Goal: Every line in the data below from the one containing "high = np.interp(under, seam[waist:], SKIRT_HEIGHTS[waist:])" down to the one containing "cad_parts[node].hide_render = cad_parts[node].hide_viewport", both included, must be retyped exactly; no other line is to appear.

Given data:

## START

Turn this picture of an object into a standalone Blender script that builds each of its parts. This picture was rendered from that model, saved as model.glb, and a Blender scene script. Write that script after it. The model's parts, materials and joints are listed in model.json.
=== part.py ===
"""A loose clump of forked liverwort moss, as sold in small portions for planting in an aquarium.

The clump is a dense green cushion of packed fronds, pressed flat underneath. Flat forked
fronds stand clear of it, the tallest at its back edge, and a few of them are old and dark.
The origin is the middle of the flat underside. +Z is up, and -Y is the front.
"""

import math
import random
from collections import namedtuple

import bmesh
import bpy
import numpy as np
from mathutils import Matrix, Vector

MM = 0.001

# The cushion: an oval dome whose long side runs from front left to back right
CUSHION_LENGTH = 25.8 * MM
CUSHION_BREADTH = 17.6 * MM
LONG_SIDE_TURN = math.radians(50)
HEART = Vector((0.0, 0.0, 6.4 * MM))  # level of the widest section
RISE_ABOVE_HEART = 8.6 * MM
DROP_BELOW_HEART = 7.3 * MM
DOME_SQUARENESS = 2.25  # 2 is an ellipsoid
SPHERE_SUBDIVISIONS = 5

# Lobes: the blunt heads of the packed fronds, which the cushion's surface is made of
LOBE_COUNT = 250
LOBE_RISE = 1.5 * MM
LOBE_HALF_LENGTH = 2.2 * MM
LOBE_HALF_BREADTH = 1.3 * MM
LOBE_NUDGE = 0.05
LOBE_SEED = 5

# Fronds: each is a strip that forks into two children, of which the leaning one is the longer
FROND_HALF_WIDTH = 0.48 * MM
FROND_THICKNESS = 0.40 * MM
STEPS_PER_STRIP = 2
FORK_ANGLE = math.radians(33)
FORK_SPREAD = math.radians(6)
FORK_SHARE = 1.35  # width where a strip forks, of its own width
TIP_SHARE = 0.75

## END
## START

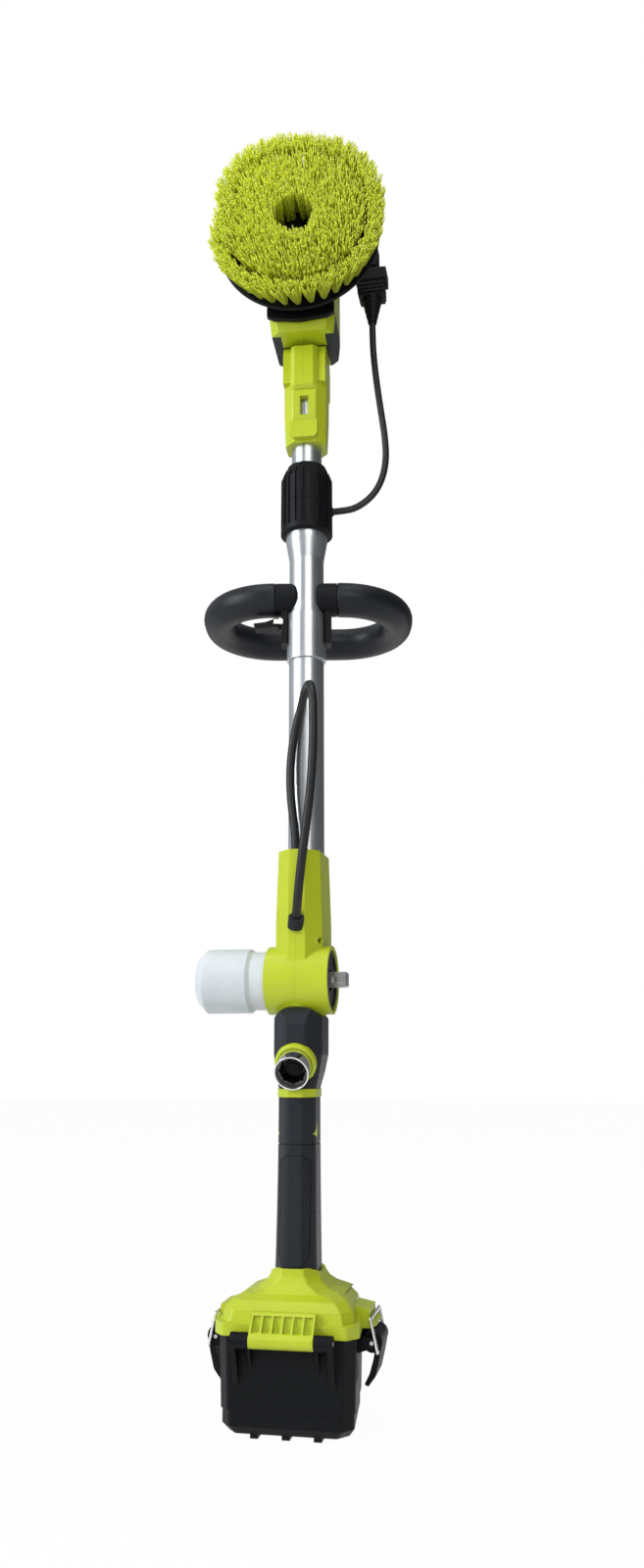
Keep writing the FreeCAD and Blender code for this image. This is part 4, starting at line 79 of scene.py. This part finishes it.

## END
## START

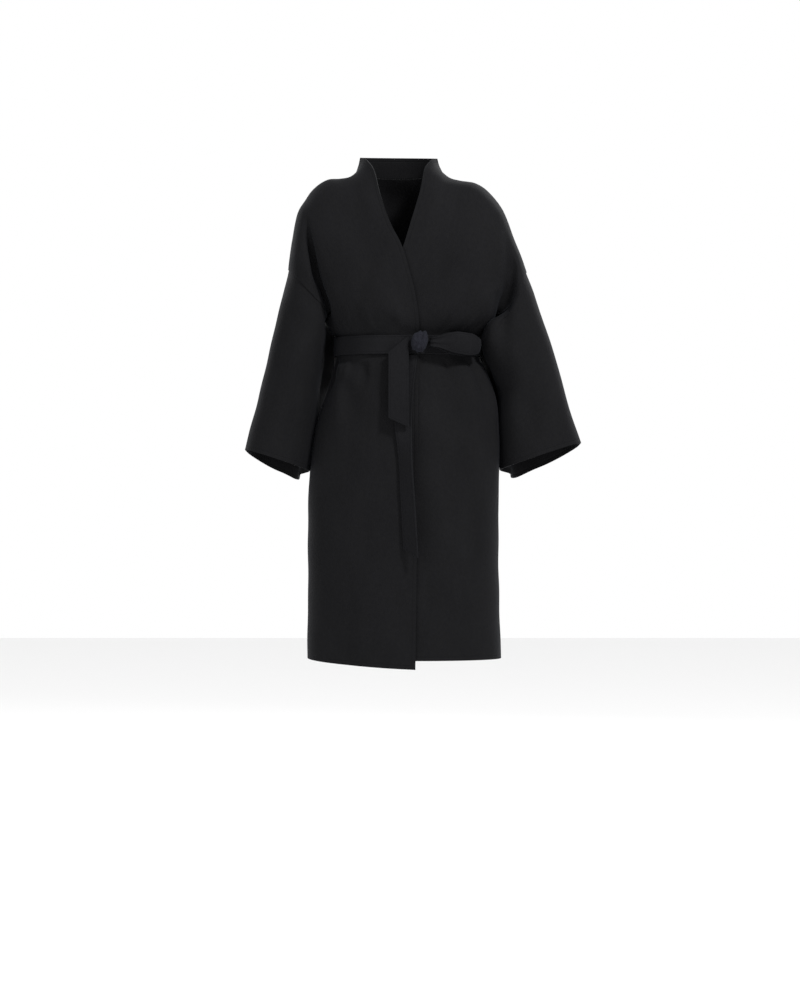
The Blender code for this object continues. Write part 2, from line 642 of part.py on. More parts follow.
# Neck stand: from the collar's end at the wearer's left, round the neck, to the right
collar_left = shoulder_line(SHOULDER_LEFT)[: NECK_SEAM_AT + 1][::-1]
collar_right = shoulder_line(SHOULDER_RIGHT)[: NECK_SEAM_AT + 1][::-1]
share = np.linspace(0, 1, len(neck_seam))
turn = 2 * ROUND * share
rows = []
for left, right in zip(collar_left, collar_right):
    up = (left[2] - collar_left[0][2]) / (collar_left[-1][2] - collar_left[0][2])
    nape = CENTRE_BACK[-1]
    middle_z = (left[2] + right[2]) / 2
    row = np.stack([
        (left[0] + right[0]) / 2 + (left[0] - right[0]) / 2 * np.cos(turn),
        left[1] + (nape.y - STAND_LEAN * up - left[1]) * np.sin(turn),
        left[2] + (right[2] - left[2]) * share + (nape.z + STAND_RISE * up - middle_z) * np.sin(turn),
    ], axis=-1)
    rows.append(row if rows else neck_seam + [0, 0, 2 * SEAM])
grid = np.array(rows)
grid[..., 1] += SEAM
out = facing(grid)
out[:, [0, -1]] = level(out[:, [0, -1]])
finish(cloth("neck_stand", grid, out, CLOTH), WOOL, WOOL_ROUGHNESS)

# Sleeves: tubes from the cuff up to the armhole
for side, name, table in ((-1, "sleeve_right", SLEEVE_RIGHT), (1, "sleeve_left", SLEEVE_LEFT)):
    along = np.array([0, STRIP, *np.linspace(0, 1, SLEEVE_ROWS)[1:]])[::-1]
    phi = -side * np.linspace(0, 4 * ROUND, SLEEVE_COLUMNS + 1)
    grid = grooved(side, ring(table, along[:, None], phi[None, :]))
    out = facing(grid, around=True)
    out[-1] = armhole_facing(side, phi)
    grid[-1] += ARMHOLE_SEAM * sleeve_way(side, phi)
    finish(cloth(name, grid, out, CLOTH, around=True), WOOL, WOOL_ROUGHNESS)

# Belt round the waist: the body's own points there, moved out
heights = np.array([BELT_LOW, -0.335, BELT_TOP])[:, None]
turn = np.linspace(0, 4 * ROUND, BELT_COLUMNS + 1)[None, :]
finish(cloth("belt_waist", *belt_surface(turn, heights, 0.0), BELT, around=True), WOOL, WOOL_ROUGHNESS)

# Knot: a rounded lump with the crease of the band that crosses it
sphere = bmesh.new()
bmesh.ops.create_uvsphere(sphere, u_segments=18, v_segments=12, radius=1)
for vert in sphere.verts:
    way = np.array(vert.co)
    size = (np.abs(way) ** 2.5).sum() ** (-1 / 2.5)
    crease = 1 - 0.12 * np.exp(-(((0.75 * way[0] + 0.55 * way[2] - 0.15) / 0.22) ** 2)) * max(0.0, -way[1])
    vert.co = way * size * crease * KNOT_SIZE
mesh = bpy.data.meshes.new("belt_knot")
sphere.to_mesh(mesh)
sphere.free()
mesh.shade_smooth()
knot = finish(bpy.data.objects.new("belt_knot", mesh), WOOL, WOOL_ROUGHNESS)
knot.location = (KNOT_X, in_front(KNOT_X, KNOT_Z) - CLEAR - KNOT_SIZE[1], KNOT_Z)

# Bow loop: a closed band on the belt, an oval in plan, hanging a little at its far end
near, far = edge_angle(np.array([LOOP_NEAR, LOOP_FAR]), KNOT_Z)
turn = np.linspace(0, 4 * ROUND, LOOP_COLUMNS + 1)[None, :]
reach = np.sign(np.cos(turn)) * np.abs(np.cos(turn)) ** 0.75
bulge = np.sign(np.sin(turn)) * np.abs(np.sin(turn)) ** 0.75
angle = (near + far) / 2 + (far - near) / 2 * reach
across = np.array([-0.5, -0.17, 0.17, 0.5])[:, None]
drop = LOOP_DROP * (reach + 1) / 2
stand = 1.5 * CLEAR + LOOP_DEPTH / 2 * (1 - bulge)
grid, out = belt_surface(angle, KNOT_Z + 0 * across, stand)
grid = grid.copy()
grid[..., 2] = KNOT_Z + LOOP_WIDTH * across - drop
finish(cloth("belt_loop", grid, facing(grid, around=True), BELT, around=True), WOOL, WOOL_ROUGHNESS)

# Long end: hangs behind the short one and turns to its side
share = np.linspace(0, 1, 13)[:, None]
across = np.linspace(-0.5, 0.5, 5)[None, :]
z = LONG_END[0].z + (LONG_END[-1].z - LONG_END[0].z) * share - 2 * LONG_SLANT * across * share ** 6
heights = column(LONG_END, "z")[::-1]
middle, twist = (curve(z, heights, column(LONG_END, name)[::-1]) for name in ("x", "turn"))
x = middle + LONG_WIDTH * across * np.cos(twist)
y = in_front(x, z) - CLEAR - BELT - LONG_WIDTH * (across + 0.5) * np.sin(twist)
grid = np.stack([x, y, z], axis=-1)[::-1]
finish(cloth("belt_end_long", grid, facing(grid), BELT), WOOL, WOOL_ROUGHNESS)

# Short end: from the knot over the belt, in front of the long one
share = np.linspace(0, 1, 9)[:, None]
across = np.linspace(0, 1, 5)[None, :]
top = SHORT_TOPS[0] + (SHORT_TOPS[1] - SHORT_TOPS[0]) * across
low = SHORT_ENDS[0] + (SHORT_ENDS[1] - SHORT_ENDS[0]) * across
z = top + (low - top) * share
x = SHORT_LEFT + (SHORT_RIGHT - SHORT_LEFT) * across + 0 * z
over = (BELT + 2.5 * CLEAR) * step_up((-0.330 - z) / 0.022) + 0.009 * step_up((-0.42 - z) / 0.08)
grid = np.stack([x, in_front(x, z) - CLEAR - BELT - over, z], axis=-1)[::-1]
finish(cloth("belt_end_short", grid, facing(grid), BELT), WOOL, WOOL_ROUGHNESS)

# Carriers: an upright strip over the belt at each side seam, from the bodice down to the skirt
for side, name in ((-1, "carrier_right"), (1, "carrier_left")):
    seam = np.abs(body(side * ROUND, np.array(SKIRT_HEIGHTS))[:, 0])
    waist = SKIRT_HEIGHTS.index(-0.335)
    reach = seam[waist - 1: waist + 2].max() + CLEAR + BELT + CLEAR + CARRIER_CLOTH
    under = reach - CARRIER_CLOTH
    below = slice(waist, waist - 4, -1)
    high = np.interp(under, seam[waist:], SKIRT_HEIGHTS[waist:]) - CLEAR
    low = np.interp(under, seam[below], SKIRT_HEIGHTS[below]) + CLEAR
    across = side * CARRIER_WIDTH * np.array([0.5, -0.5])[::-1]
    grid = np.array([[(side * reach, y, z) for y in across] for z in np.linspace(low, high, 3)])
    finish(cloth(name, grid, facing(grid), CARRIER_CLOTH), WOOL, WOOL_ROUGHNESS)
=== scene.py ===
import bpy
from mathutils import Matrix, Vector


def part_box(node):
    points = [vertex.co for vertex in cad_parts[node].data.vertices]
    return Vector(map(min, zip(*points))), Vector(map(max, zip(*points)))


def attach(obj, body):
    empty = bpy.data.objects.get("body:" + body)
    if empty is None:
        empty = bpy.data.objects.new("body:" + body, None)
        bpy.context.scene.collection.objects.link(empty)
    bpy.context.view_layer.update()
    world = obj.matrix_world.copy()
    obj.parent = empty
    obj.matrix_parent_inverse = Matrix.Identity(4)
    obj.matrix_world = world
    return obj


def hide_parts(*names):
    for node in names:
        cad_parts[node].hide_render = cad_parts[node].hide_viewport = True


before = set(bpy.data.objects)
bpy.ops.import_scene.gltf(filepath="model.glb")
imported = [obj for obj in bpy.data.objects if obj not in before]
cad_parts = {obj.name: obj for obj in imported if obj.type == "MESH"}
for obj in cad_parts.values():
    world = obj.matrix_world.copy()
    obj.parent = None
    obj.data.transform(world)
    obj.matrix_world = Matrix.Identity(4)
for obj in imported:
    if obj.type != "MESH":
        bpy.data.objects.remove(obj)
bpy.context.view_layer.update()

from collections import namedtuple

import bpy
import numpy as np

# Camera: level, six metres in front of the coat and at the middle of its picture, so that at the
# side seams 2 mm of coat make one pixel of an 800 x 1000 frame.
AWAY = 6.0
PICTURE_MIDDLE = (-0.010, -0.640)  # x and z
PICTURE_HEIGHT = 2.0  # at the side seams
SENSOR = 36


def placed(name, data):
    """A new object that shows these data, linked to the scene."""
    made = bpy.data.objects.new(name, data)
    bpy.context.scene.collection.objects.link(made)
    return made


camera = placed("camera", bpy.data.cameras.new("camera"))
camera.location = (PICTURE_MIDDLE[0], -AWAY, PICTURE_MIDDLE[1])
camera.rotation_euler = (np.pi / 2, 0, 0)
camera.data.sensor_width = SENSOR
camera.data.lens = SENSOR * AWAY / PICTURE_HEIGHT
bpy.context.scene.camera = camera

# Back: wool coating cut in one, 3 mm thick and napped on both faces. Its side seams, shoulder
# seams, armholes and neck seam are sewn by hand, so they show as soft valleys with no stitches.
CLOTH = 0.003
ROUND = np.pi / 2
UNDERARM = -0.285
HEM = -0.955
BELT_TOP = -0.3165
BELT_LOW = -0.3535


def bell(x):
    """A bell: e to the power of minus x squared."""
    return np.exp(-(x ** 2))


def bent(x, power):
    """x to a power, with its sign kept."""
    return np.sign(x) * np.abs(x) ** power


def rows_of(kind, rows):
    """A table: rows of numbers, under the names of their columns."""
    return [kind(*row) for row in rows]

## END

Written solution:
    high = np.interp(under, seam[waist:], SKIRT_HEIGHTS[waist:]) - CLEAR
    low = np.interp(under, seam[below], SKIRT_HEIGHTS[below]) + CLEAR
    across = side * CARRIER_WIDTH * np.array([0.5, -0.5])[::-1]
    grid = np.array([[(side * reach, y, z) for y in across] for z in np.linspace(low, high, 3)])
    finish(cloth(name, grid, facing(grid), CARRIER_CLOTH), WOOL, WOOL_ROUGHNESS)
=== scene.py ===
import bpy
from mathutils import Matrix, Vector


def part_box(node):
    points = [vertex.co for vertex in cad_parts[node].data.vertices]
    return Vector(map(min, zip(*points))), Vector(map(max, zip(*points)))


def attach(obj, body):
    empty = bpy.data.objects.get("body:" + body)
    if empty is None:
        empty = bpy.data.objects.new("body:" + body, None)
        bpy.context.scene.collection.objects.link(empty)
    bpy.context.view_layer.update()
    world = obj.matrix_world.copy()
    obj.parent = empty
    obj.matrix_parent_inverse = Matrix.Identity(4)
    obj.matrix_world = world
    return obj


def hide_parts(*names):
    for node in names:
        cad_parts[node].hide_render = cad_parts[node].hide_viewport = True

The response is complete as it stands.